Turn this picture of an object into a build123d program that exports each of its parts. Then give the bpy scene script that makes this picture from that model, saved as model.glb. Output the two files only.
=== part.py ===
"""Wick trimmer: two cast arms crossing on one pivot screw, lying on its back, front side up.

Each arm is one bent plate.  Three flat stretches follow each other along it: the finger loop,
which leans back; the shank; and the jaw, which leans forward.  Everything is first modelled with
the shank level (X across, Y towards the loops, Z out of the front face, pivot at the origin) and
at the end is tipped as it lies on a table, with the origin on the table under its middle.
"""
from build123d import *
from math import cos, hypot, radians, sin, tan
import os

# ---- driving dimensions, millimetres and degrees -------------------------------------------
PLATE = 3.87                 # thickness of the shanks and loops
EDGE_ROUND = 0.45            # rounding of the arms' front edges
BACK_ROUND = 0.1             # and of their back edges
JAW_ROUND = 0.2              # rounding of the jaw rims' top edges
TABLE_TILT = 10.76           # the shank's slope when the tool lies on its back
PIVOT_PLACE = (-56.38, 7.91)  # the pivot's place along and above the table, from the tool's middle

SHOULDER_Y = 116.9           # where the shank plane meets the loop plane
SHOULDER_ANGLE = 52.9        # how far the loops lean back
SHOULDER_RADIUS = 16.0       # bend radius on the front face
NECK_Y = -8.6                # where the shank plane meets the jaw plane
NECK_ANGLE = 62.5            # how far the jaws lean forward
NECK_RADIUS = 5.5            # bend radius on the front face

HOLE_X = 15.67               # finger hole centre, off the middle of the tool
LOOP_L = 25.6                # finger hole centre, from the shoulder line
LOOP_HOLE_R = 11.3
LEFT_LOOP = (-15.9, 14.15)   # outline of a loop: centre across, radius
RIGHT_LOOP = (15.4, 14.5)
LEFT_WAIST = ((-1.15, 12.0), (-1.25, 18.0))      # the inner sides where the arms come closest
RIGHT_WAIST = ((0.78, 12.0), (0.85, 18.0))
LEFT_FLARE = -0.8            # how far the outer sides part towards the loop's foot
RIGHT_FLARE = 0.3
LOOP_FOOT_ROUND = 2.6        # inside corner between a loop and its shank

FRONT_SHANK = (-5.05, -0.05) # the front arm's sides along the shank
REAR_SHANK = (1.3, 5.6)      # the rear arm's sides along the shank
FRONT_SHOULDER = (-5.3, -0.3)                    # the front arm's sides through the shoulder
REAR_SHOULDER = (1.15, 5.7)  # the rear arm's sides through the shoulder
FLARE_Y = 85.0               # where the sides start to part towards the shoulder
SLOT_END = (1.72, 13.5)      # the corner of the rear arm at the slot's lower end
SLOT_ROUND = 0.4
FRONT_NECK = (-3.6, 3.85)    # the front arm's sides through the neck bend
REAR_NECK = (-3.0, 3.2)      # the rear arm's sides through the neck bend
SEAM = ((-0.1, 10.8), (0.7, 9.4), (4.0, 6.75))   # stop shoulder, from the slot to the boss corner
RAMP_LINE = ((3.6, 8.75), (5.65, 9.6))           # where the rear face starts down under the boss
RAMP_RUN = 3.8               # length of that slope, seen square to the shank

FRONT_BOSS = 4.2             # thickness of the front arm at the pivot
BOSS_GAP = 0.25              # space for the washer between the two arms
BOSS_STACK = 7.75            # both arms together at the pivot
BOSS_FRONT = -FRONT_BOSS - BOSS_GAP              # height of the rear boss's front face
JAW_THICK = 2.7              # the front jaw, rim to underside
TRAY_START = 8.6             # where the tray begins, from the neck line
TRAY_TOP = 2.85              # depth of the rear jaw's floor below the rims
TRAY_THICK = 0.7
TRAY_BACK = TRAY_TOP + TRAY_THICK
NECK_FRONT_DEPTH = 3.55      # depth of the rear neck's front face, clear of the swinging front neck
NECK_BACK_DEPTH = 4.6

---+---

> [Direction]: Display every line of the listing that contains the string "each".

> [Answer below]:
Turn this picture of an object into a build123d program that exports each of its parts. Then give the bpy scene script that makes this picture from that model, saved as model.glb. Output the two files only.
Each arm is one bent plate.  Three flat stretches follow each other along it: the finger loop,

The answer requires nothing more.